**Task description:**
From the first line of the data below, repeat each line exactly until you reach the line with "# of the shelf"; include that line too.

**Collected data:**

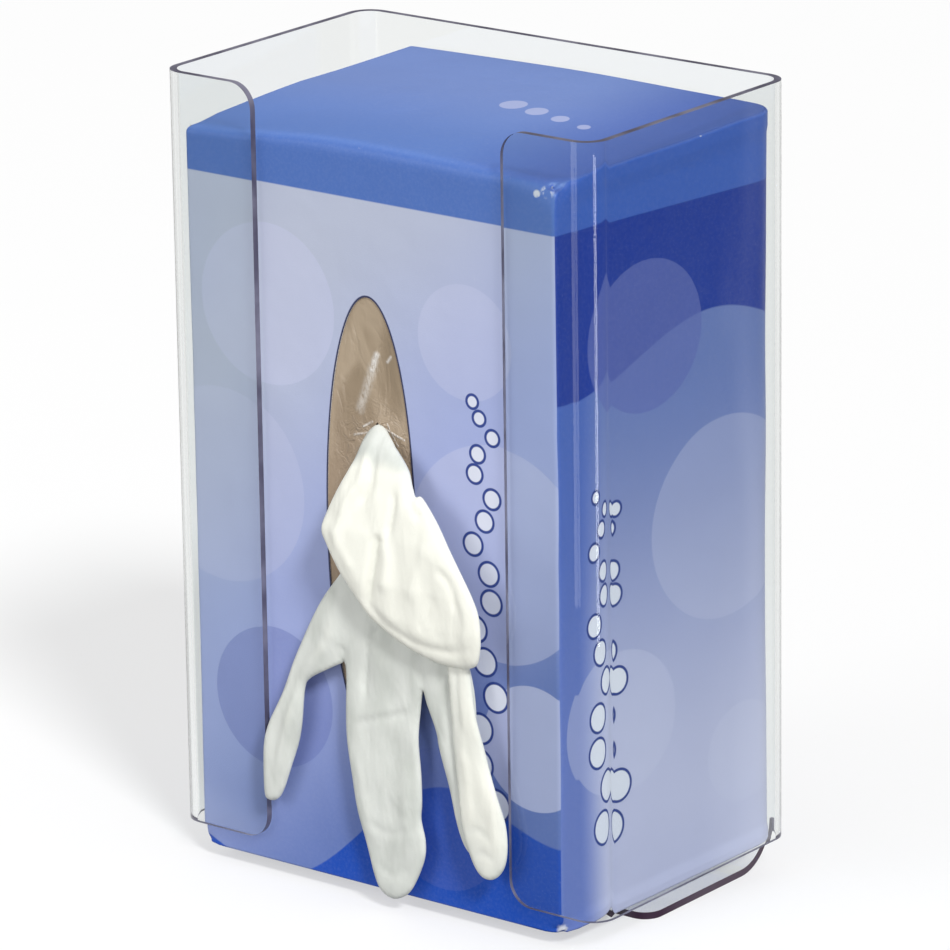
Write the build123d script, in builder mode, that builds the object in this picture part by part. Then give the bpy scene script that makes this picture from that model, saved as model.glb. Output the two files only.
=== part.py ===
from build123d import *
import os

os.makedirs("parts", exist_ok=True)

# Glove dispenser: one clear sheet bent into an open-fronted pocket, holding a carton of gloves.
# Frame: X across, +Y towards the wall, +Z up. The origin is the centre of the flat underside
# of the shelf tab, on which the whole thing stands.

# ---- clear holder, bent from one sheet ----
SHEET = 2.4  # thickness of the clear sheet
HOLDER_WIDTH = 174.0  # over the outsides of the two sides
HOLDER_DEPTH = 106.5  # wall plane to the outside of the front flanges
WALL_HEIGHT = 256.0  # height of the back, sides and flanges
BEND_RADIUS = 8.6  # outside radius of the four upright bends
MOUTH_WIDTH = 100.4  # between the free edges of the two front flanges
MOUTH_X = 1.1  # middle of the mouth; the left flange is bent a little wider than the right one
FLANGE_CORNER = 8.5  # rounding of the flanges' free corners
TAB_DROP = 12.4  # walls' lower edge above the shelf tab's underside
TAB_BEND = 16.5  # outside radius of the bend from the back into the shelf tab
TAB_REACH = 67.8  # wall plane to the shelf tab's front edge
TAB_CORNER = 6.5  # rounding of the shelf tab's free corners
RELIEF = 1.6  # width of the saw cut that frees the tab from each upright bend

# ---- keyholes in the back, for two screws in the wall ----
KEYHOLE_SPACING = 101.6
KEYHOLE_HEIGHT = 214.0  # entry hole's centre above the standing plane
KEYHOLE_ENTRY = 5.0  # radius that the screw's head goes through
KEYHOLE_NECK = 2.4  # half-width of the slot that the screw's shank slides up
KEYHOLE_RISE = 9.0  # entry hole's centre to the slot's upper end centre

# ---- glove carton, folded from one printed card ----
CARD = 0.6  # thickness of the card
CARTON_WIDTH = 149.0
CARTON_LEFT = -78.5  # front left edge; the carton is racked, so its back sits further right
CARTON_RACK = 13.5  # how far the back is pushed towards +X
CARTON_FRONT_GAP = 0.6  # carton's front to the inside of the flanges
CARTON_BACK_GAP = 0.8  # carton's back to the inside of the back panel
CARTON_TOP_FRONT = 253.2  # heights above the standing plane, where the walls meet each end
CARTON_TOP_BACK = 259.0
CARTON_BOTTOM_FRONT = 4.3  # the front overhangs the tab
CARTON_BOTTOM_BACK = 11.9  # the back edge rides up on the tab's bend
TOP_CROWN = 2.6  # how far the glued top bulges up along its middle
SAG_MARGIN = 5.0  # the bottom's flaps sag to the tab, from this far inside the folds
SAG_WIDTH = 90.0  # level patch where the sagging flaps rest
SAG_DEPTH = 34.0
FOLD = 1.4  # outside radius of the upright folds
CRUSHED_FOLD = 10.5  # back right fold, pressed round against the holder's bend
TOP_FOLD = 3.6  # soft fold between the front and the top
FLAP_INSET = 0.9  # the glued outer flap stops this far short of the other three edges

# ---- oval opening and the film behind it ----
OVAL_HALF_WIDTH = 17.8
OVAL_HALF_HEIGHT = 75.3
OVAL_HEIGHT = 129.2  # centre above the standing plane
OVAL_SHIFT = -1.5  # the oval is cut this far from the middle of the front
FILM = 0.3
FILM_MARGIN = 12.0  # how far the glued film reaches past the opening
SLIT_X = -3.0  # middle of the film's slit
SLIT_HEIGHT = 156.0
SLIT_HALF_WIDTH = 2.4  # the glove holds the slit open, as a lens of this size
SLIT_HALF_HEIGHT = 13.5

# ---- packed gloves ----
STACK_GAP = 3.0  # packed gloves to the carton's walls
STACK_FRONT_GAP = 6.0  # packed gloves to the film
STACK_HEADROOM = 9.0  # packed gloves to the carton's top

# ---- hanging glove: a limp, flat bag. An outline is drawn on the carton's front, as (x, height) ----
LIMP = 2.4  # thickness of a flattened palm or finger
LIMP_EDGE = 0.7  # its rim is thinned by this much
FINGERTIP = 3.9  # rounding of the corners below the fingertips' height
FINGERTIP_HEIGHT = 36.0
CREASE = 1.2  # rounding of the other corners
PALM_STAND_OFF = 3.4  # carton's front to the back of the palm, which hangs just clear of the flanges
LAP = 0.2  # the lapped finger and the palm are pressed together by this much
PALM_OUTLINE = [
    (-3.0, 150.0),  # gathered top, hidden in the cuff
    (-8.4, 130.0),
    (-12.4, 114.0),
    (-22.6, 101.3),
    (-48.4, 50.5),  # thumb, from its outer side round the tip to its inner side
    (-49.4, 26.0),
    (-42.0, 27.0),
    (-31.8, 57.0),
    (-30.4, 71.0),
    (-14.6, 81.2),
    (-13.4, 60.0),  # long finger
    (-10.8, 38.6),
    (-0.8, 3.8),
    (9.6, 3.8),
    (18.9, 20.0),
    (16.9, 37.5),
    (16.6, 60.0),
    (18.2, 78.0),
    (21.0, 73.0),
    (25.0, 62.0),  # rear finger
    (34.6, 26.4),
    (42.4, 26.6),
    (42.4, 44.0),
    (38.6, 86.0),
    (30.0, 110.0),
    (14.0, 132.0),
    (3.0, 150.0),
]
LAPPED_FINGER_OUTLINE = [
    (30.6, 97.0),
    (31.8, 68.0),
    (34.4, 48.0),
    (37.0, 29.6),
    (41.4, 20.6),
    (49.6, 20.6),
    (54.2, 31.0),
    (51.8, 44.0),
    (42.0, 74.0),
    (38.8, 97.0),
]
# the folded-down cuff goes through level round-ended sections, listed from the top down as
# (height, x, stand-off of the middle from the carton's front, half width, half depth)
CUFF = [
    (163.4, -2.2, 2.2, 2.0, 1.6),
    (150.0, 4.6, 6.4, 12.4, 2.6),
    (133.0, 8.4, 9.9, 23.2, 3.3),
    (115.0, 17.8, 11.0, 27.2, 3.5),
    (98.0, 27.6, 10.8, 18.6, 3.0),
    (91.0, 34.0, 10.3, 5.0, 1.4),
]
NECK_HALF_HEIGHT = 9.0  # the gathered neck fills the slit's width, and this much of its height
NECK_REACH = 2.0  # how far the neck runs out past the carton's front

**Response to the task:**
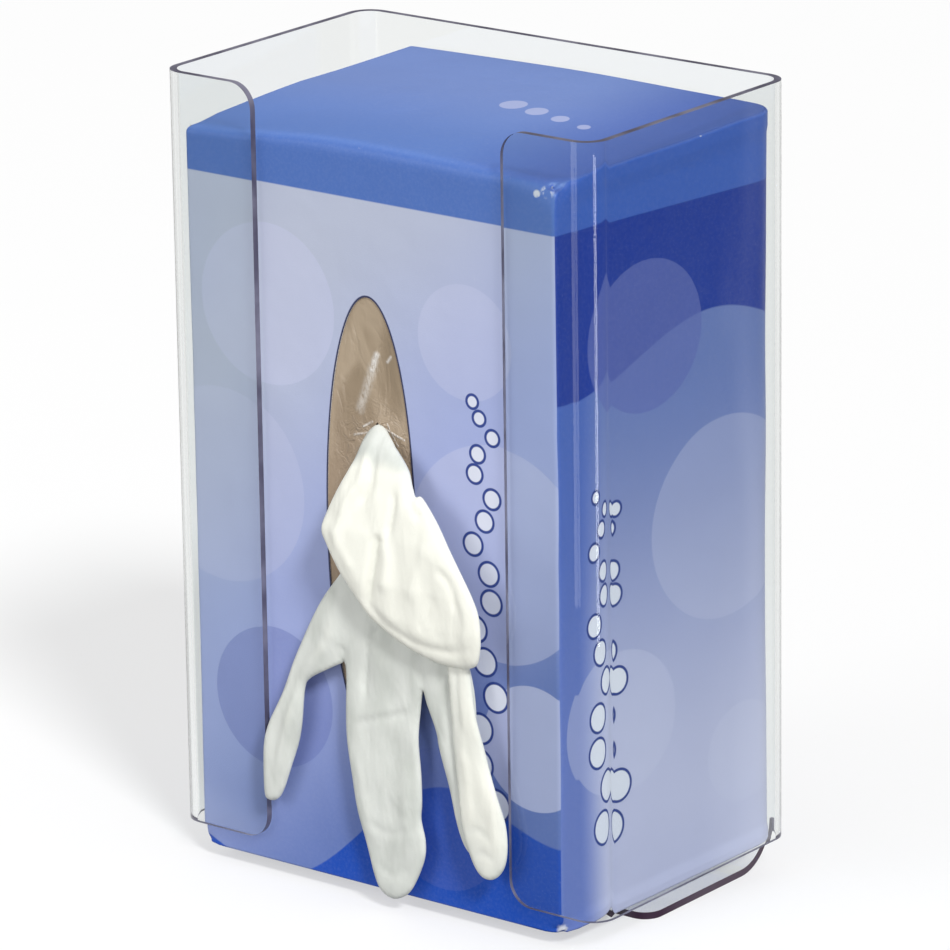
Write the build123d script, in builder mode, that builds the object in this picture part by part. Then give the bpy scene script that makes this picture from that model, saved as model.glb. Output the two files only.
=== part.py ===
from build123d import *
import os

os.makedirs("parts", exist_ok=True)

# Glove dispenser: one clear sheet bent into an open-fronted pocket, holding a carton of gloves.
# Frame: X across, +Y towards the wall, +Z up. The origin is the centre of the flat underside
# of the shelf tab, on which the whole thing stands.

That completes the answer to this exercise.